╭─ Excerpted records
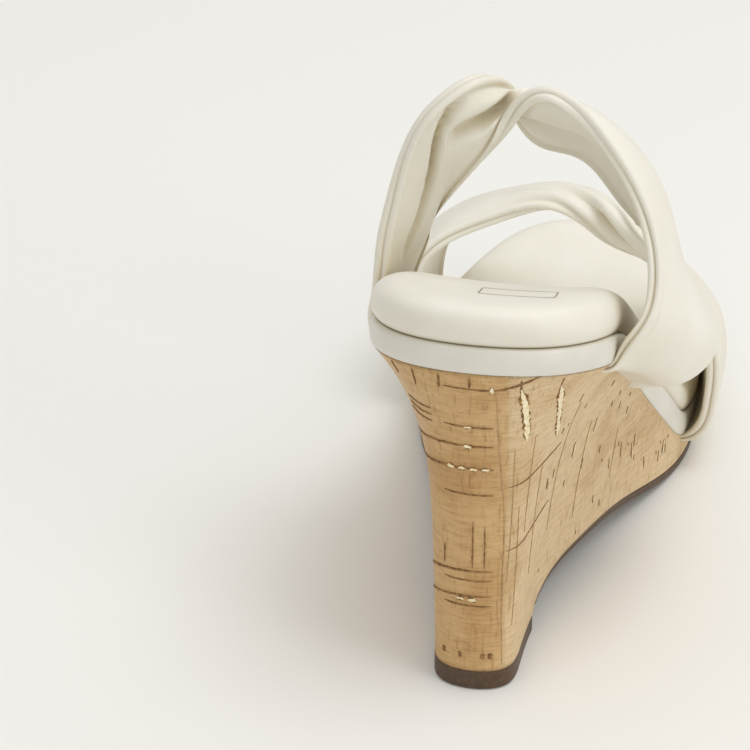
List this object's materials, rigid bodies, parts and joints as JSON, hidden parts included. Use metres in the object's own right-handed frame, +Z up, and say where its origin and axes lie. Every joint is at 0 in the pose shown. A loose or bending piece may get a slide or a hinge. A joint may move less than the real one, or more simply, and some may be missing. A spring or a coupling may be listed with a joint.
{
  "type": "wedge sandal",
  "caption": "Slip-on open-toe wedge sandal, right foot: tall cork-covered waisted wedge, padded footbed, two twisted leather straps.",
  "frame": {"origin": "bottom centre of the bounding box, on the ground under the middle of the sandal", "axes": "+Y from the heel to the toe, +X to the outer side of the right foot, +Z up"},
  "size_m": [0.1008, 0.2172, 0.1535],
  "materials": {
    "cork_sheet": "natural cork sheet with dark pits and gold foil flecks",
    "wedge_foam": "hard moulded foam",
    "sole_rubber": "smooth brown rubber",
    "lift_rubber": "hard brown rubber",
    "white_leather": "smooth white nappa",
    "cream_leather": "smooth cream nappa",
    "soft_foam": "open-cell foam",
    "platform_foam": "closed-cell foam",
    "filler_felt": "pressed felt",
    "insole_board": "pressed fibre board",
    "shank_board": "hard fibre board",
    "shank_steel": "spring steel",
    "rivet_steel": "plated steel",
    "screw_steel": "zinc plated steel",
    "nail_steel": "bright steel",
    "pin_steel": "bright steel",
    "strap_leather": "soft cream nappa",
    "strap_lining": "soft cream nappa",
    "strap_padding": "soft foam",
    "strap_tape": "woven cotton tape",
    "edge_cord": "leather rolled over cord"
  },
  "bodies": {
    "root": {"cork_cover": "cork_sheet", "wedge_core": "wedge_foam", "outsole": "sole_rubber", "heel_top_lift": "lift_rubber", "footbed_wrap": "white_leather", "sock_lining": "cream_leather", "sock_foam": "soft_foam", "platform_foam": "platform_foam", "bottom_filler": "filler_felt", "insole_board": "insole_board", "shank_board": "shank_board", "steel_shank": "shank_steel", "shank_rivets": "rivet_steel", "heel_screw": "screw_steel", "heel_nails": "nail_steel", "top_lift_pins": "pin_steel", "rear_strap_outer": "strap_leather", "rear_strap_lining": "strap_lining", "rear_strap_padding": "strap_padding", "rear_strap_tape": "strap_tape", "rear_strap_cord_a": "edge_cord", "rear_strap_cord_b": "edge_cord", "front_strap_outer": "strap_leather", "front_strap_lining": "strap_lining", "front_strap_padding": "strap_padding", "front_strap_tape": "strap_tape", "front_strap_cord_a": "edge_cord", "front_strap_cord_b": "edge_cord"}
  },
  "joints": []
}
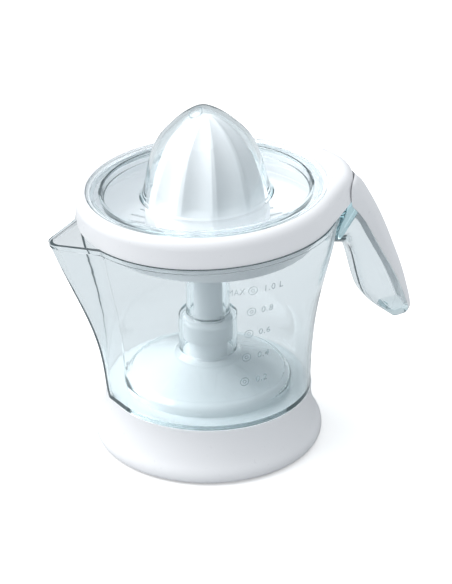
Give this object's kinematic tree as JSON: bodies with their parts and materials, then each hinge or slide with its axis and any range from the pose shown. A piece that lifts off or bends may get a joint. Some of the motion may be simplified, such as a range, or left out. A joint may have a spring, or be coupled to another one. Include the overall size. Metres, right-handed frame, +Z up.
{
  "type": "citrus press juicer",
  "caption": "Electric citrus press: white motor base, clear one-litre jug with pouring spout and hollow handle, white strainer ring, ribbed reaming cone and clear dome lid",
  "frame": {"origin": "where the spindle axis meets the surface that the juicer stands on", "axes": "+Z up along the spindle, +X towards the handle, -X towards the pouring spout"},
  "size_m": [0.2272, 0.1532, 0.2093],
  "materials": {
    "white_plastic": "satin",
    "cover_plastic": "satin",
    "clear_plastic": "polished",
    "seal_rubber": "matt",
    "foot_rubber": "matt",
    "gland_rubber": "matt",
    "steel": "ground",
    "zinc_steel": "zinc plated",
    "spring_steel": "drawn",
    "laminations": "oiled",
    "magnet": "sintered",
    "bronze": "sintered",
    "copper": "lacquered",
    "gear_nylon": "moulded",
    "black_plastic": "moulded",
    "bobbin_plastic": "moulded"
  },
  "bodies": {
    "base": {"base_housing": "white_plastic", "base_plate": "white_plastic", "rubber_feet": "foot_rubber", "housing_screws": "zinc_steel", "cord_gland": "gland_rubber", "tower_cap": "white_plastic", "shaft_seal": "seal_rubber", "upper_bush": "bronze", "lower_bush": "bronze", "gear_plate": "zinc_steel", "gear_plate_screws": "zinc_steel", "first_gear_axle": "steel", "second_gear_axle": "steel", "stator_core": "laminations", "motor_screws": "zinc_steel", "coil_bobbin": "bobbin_plastic", "coil_winding": "copper", "rotor_bearings": "bronze", "switch_body": "black_plastic", "switch_pin": "steel", "terminal_block": "bobbin_plastic"},
    "press": {"thrust_cup": "gear_nylon", "return_spring": "spring_steel"},
    "spindle": {"spindle_shaft": "steel", "retaining_ring": "spring_steel", "output_gear": "gear_nylon", "drive_spindle": "white_plastic"},
    "second_wheel": {"second_gear": "gear_nylon"},
    "first_wheel": {"first_gear": "gear_nylon"},
    "rotor": {"rotor_shaft": "steel", "rotor_magnet": "magnet", "rotor_pinion": "bronze"},
    "lever": {"switch_lever": "black_plastic"},
    "button": {"switch_button": "black_plastic"},
    "jug": {"jug": "clear_plastic", "handle_cover": "cover_plastic"},
    "strainer": {"collector": "white_plastic"},
    "lid": {"lid": "clear_plastic"},
    "wiper": {"pulp_wiper": "white_plastic"},
    "cone": {"juicing_cone": "white_plastic"}
  },
  "joints": [
    {"name": "spindle_press", "type": "slide", "parent": "base", "child": "press", "axis": [0, 0, 1], "range_m": [-0.0025, 0], "stiffness_N_per_m": 2000, "springref_m": 0.0015, "deforming": ["return_spring"]},
    {"name": "spindle_spin", "type": "hinge", "parent": "press", "child": "spindle", "pos_m": [0, 0, 0], "axis": [0, 0, 1], "continuous": true},
    {"name": "second_gear_spin", "type": "hinge", "parent": "base", "child": "second_wheel", "pos_m": [-0.0194, 0.0112, 0], "axis": [0, 0, 1], "continuous": true},
    {"name": "first_gear_spin", "type": "hinge", "parent": "base", "child": "first_wheel", "pos_m": [-0.0315, -0.0033, 0], "axis": [0, 0, 1], "continuous": true},
    {"name": "rotor_spin", "type": "hinge", "parent": "base", "child": "rotor", "pos_m": [-0.0221, -0.0197, 0], "axis": [0, 0, 1], "continuous": true},
    {"name": "lever_tilt", "type": "hinge", "parent": "base", "child": "lever", "pos_m": [0.024, 0.012, 0.0145], "axis": [0, 1, 0], "range_deg": [-6.2, 0]},
    {"name": "button_press", "type": "slide", "parent": "base", "child": "button", "axis": [0, 0, 1], "range_m": [-0.0012, 0]},
    {"name": "jug_lift", "type": "slide", "parent": "base", "child": "jug", "axis": [0, 0, 1], "range_m": [0, 0.14]},
    {"name": "strainer_lift", "type": "slide", "parent": "jug", "child": "strainer", "axis": [0, 0, 1], "range_m": [0, 0.08]},
    {"name": "lid_lift", "type": "slide", "parent": "strainer", "child": "lid", "axis": [-0.0436, 0, 0.999], "range_m": [0, 0.08]},
    {"name": "wiper_spin", "type": "hinge", "parent": "strainer", "child": "wiper", "pos_m": [0, 0, 0], "axis": [0, 0, 1], "continuous": true},
    {"name": "cone_press", "type": "slide", "parent": "wiper", "child": "cone", "axis": [0, 0, 1], "range_m": [-0.0025, 0]}
  ],
  "couplings": [
    {"joint": "spindle_spin", "follows": "rotor_spin", "ratio": -0.027211},
    {"joint": "second_gear_spin", "follows": "rotor_spin", "ratio": 0.081633},
    {"joint": "first_gear_spin", "follows": "rotor_spin", "ratio": -0.28571},
    {"joint": "wiper_spin", "follows": "rotor_spin", "ratio": -0.027211},
    {"joint": "cone_press", "follows": "spindle_press", "ratio": 1},
    {"joint": "lever_tilt", "follows": "spindle_press", "rad_per_m": 41.67},
    {"joint": "button_press", "follows": "spindle_press", "ratio": 0.44}
  ]
}
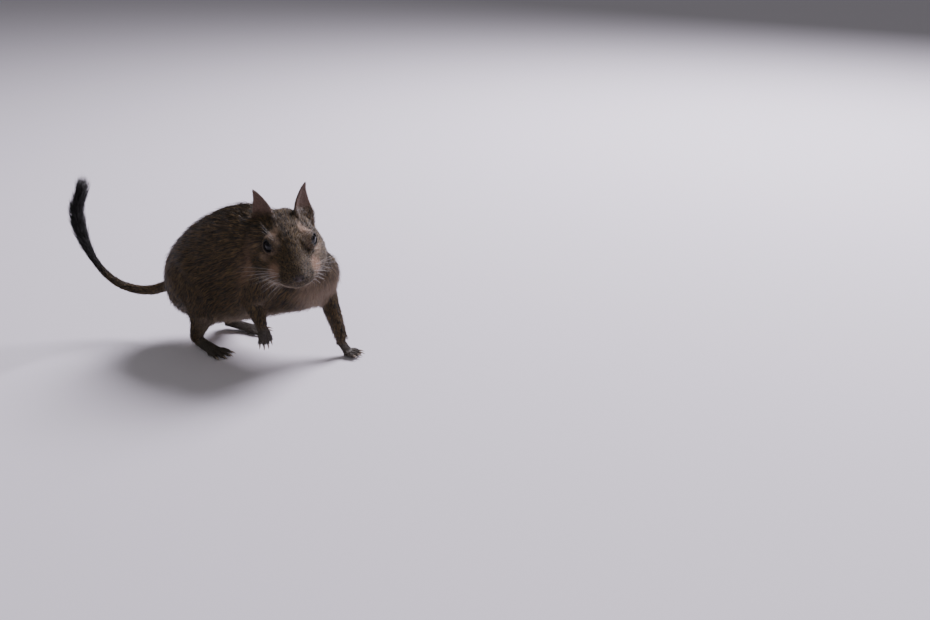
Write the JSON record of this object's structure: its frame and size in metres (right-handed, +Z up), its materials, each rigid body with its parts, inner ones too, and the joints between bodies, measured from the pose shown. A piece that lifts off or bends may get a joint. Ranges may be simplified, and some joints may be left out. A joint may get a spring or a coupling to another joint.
{
  "type": "degu figure",
  "caption": "Life-size degu standing hunched with its head turned down to one side, one forepaw raised, and its brush-tipped tail curved up behind.",
  "frame": {"origin": "on the floor, below the middle of the whole animal's box", "axes": "+X towards the animal's front, +Y to its left, +Z up"},
  "size_m": [0.1792, 0.0568, 0.1055],
  "materials": {
    "coat": "short dense agouti hair, dark brown with buff ticking",
    "ear_skin": "thin dusky skin with a fine down",
    "eye": "wet, polished, nearly black",
    "paw": "scaly grey skin with fine pale hair and horn-coloured claws",
    "tail_brush": "long stiff black hair"
  },
  "bodies": {
    "root": {"torso": "coat", "neck": "coat", "head": "coat", "eye_left": "eye", "ear_left": "ear_skin", "eye_right": "eye", "ear_right": "ear_skin", "hind_foot_right": "paw", "hind_foot_left": "paw", "fore_foot_right": "paw", "fore_foot_left": "paw", "hind_leg_right": "coat", "hind_leg_left": "coat", "fore_leg_right": "coat", "fore_leg_left": "coat", "tail_base": "coat", "tail_middle": "coat", "tail_brush": "tail_brush"}
  },
  "joints": []
}
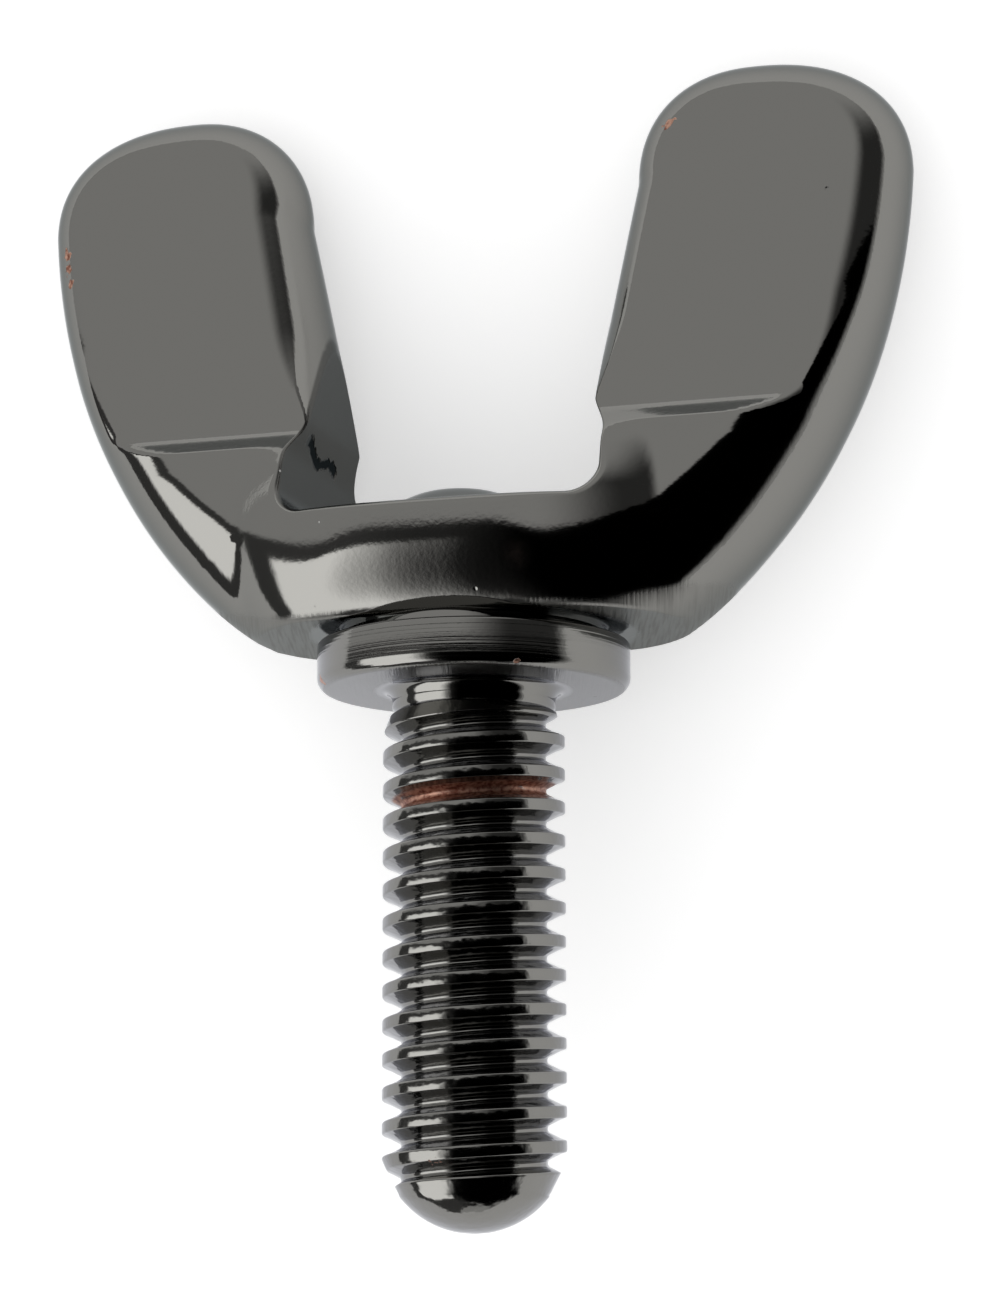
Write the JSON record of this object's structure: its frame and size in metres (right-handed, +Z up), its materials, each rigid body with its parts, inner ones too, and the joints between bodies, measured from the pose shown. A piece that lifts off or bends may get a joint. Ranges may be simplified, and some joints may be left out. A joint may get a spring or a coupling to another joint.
{
  "type": "wing screw",
  "caption": "Forged wing screw: two flat-faced ears curving up from a hub, with a turned flange below and a threaded shank, turned by hand to clamp a fitting.",
  "frame": {"origin": "centre of the bounding box, at floor height, with the screw lying as it comes to rest", "axes": "+Z up; X across both ears; +Y from the shank's tip towards the ends of the ears, 12.8 degrees off the screw's own axis"},
  "size_m": [0.0386, 0.048, 0.0162],
  "materials": {
    "lacquer": "glossy black lacquer, worn to copper in small chips and in one thread groove"
  },
  "bodies": {
    "root": {"wing_screw": "lacquer"}
  },
  "joints": []
}
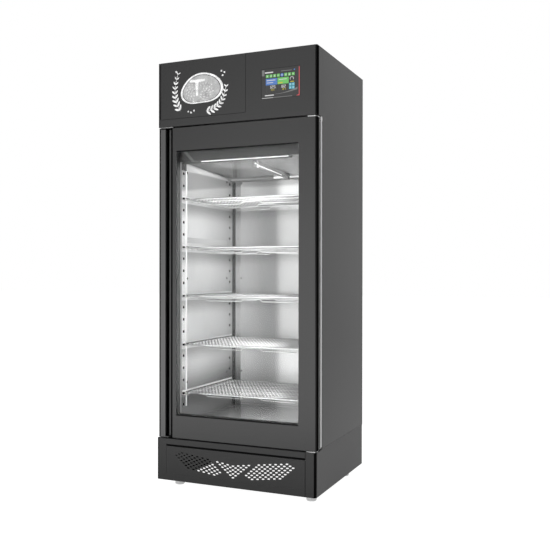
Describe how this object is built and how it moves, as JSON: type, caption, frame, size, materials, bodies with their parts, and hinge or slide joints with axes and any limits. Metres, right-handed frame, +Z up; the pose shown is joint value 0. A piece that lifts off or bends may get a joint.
╰─
* _Directions for this task_
Scan the material above. Extract every line in which the word "where" occurs.

* _Final result_
List this object's materials, rigid bodies, parts and joints as JSON, hidden parts included. Use metres in the object's own right-handed frame, +Z up, and say where its origin and axes lie. Every joint is at 0 in the pose shown. A loose or bending piece may get a slide or a hinge. A joint may move less than the real one, or more simply, and some may be missing. A spring or a coupling may be listed with a joint.
  "frame": {"origin": "where the spindle axis meets the surface that the juicer stands on", "axes": "+Z up along the spindle, +X towards the handle, -X towards the pouring spout"},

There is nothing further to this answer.